Até porque eu sei que ela me ama, apesar do pouquíssimo tempo em que nos conhecemos. Isso fica claro no arco que suas sobrancelhas formam quando eu digo que tenho de ir ou em como ele se desfaz numa fração de segundo assim que digo que mais tarde vou voltar. O “eu te amo” dela é original e fica escrito nas sobrancelhas. Só não conto que isso é tão evidente olhando direto naqueles olhinhos aflitos de jabuticaba porque era bem capaz dela passar horas em frente ao espelho ensaiando um jeito de não parecer tão carente. Ah, como ela complica as coisas, meu Deus. Só assim pra eu aprender que gostar de alguém não é definido pelo tempo que se viveu junto ou pelos pensamentos parecidos. Não, a gente ama e só. Verbo intransitivo.

As palavras não exijo que ela me dê. Mas tenho medo de que essa natureza podada não nos faça bem. Casamentos podem sobreviver anos apenas com tolerância entre os cônjuges, mas um romance não, e, isso é tudo que quero com ela. Nada mais que trilhas sonoras, impulsos, barracos, chocolate no dia dos namorados e nos demais dias do ano também. Quero suas dietas de segunda à terça, seus interrogatórios quando receber um e-mail com aquelas verdades masculinas escritas pelo Arnaldo Jabor e por que não, quem sabe um dia, ouvir de sua boca um ‘eu te amo’. É pedir demais?

Aí ela me olha e me pergunta quantos meses ou encontros se deve ter pra dizer essa bendita frase e arriscar pra sempre sua reputação de mulher madura, uma vez que aprendeu que transformar seus confusos pensamentos nesse pequeno conjunto de fonemas descomplicados é necessariamente uma mentirinha de adolescente, julgada e vaiada pelos seus amiguinhos populares neo-orkutianos.

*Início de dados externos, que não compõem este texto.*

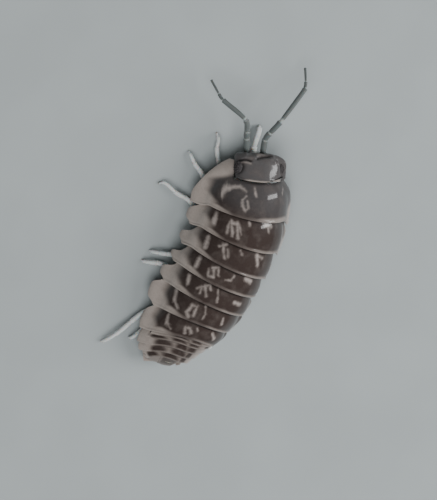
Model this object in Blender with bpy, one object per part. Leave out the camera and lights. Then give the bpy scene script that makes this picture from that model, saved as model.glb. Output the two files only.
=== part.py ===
"""Woodlouse of the pill kind, a still life-size model. Metres, +Z up, head towards -Y, its left side at +X.

Everything is set out along the body's middle line: a place is a distance from the front of the head,
a distance to the animal's left and a height above the floor, all in millimetres until a mesh is made.
"""
import math

import bmesh
import bpy
from mathutils import Vector

MM = 0.001

# Where the middle line's turning point lies from the centre of the model's box
BODY_AT = (-1.41, 3.03)

# Body line: arc length from the front of the head to the straight middle, and the turns of head and tail
MIDDLE = 8.44
HEAD_TURN = math.radians(19.0)
HEAD_TURN_LENGTH = 7.0
TAIL_TURN = math.radians(10.0)
TAIL_TURN_FROM = 2.5
TAIL_TURN_LENGTH = 4.0
TAIL_SHIFT = 0.50
TAIL_SHIFT_FROM = 4.4
TAIL_SHIFT_LENGTH = 3.0

# The head sits a little to the animal's right of the body line
HEAD_LEFT = -0.24

# Arch of the back: half an ellipse on each station, over the lower edge of the side plates
EDGE_HEIGHT = 0.85
HALF_WIDTH = 3.17
WIDEST_AT = 7.5
WIDTH_LOSS_FRONT = 0.12
WIDTH_LOSS_REAR = 0.42
ARCH_HEIGHT = 3.15
HIGHEST_AT = 7.9
HEIGHT_LOSS_FRONT = 0.33
HEIGHT_LOSS_REAR = 0.22
FRONT_ROUND_FROM = 4.35
FRONT_ROUND_LENGTH = 3.75
FRONT_ROUND_POWER = 2.0
TAIL_ROUND_FROM = 12.5
TAIL_ROUND_LENGTH = 3.8
TAIL_ROUND_POWER = 2.8
TAIL_FALL_FROM = 11.2
TAIL_FALL_LENGTH = 5.2
LEAST_RISE = 0.10
TAIL_FALL_POWER = 1.4

# Rear edge of each tergite: at the side, how far the middle lies behind it, flare of the side plate,
# how far behind it the next side plate starts, and how far back the side plate's rear corner is drawn
TERGITES = {
    1: (4.35, 0.09, 0.60, 0.06, 0.36),
    2: (6.21, 0.12, 0.34, 0.20, 0.30),
    3: (7.90, 0.11, 0.12, 0.25, 0.22),
    4: (9.35, 0.05, 0.12, 0.14, 0.08),
    5: (10.87, -0.03, 0.30, 0.09, 0.05),
    6: (12.50, -0.19, 0.58, 0.09, 0.05),
    7: (14.12, -0.58, 0.34, 0.15, 0.00),
}

# Front of the collar: on the middle line, at its left and right lobes, where it sweeps forward to them,
# and the distances over which it flares sooner than the other plates
COLLAR_FRONT_MIDDLE = 2.14
COLLAR_FRONT_LEFT = 1.05
COLLAR_FRONT_RIGHT = 1.45
COLLAR_SWEEP_LEFT = (math.radians(40.0), math.radians(58.0))
COLLAR_SWEEP_RIGHT = (math.radians(56.0), math.radians(84.0))
COLLAR_AHEAD = (1.4, 3.4)
COLLAR_FLARE_SOONER = (math.radians(26.0), math.radians(15.0))
COLLAR_RIGHT_FLARE = (1.9, 3.0)
COLLAR_THIN = 0.22
COLLAR_THIN_LENGTH = 0.9
COLLAR_COLUMNS = 44
PLATE_THICKNESS = 0.42
STERNUM_HEIGHT = 1.45
LIP = 0.22
GAP = 0.25
TUCK = 0.42
NOTCH_FROM = math.radians(60.0)
NOTCH_TO = math.radians(80.0)
STEP_FROM = math.radians(73.0)
STEP_TO = math.radians(87.0)
CORNER_FROM = math.radians(58.0)
CORNER_TO = math.radians(80.0)
FLARE_FROM = math.radians(68.0)
FLARE_RIGHT = 0.4
COLUMNS = 24
TERGITE_ROWS = (0.0, 0.10, 0.30, 0.50, 0.72, 0.88, 1.0)
NECK = 0.12
COLLAR_STEP = 0.10
EDGE_ROUND = 0.03
INNER_STEP = 0.06

# Degrees by which the front and rear corners of each side plate are rounded off, and the share of its
# length over which the front one is
CORNERS = {
    1: (26.0, 3.0, 0.70),
    2: (12.0, 12.0, 0.50),
    3: (22.0, 12.0, 0.55),
    4: (22.0, 12.0, 0.55),
    5: (16.0, 12.0, 0.50),
    6: (10.0, 12.0, 0.40),
    7: (10.0, 6.0, 0.40),
}
REAR_CORNER_FROM = 0.7

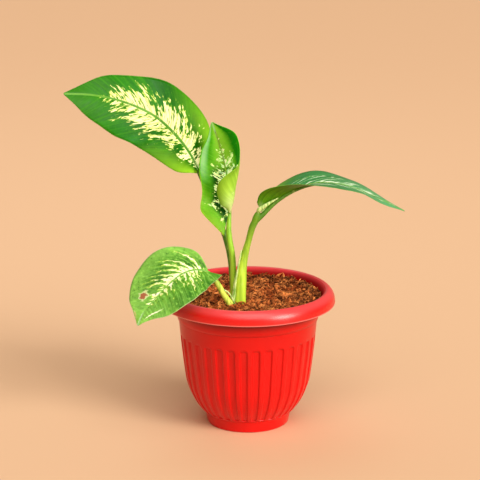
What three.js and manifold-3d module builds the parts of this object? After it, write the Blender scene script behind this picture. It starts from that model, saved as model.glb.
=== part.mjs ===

Ou facebookianos, que seja.

Bem, devo lhe confessar que não sei responder. Nunca estudei as regras desse tal de amor, se é que elas existem. Não sei a que ponto um ser humano apaixonado pode se declarar sem ser pisado, qual o máximo de mensagens que posso deixar na sua caixa postal por dia ou se eu to confundindo tudo e realmente é muito cedo pra expor minhas fragilidades e fazer o mundo inteiro duvidar da minha masculinidade. Aliás, eu não sei nem quanto tempo ainda você vai ficar aqui aturando minhas tolices antiquadas e esperando que um anjo caia do céu pra anunciar que eu sou o cara certo. O que sei é que a gente se entrega e deixa que o amor por si só faça o resto, não? Confie e pule. A verdade é essencial, surpreender e ser surpreendido é motivador, arriscar é preciso.

E mais uma vez ela quer saber se o amor é pra sempre e a partir de quantos meses já pode ser taxado com esse nome. Eu já não me esforço em responder. Ela ta certa quando diz que “Eu te amo” não é “bom dia”. Mas que meu dia ficaria melhor se eu ouvisse de sua boca, isso ficaria. Essas ideias absurdas de expor o amor sem medo pra quem quiser ouvir só me vieram à cabeça porque estive uma hora a sentir o gosto da sua pele e pensei que entre nós não haveria preconceitos de língua, em nenhum dos sentidos. Queria que você tentasse, por mim, com todo o medo que pode ter.

Mas por enquanto, esquece isso, deixa pra lá. Eu tenho um plano pra me sentir feliz. Digo que vou indo e que mais tarde volto, só pro movimento rápido das suas sobrancelhas eu poder ver. É ali, naquele ligeiro e doce momento que ela me ama sem saber.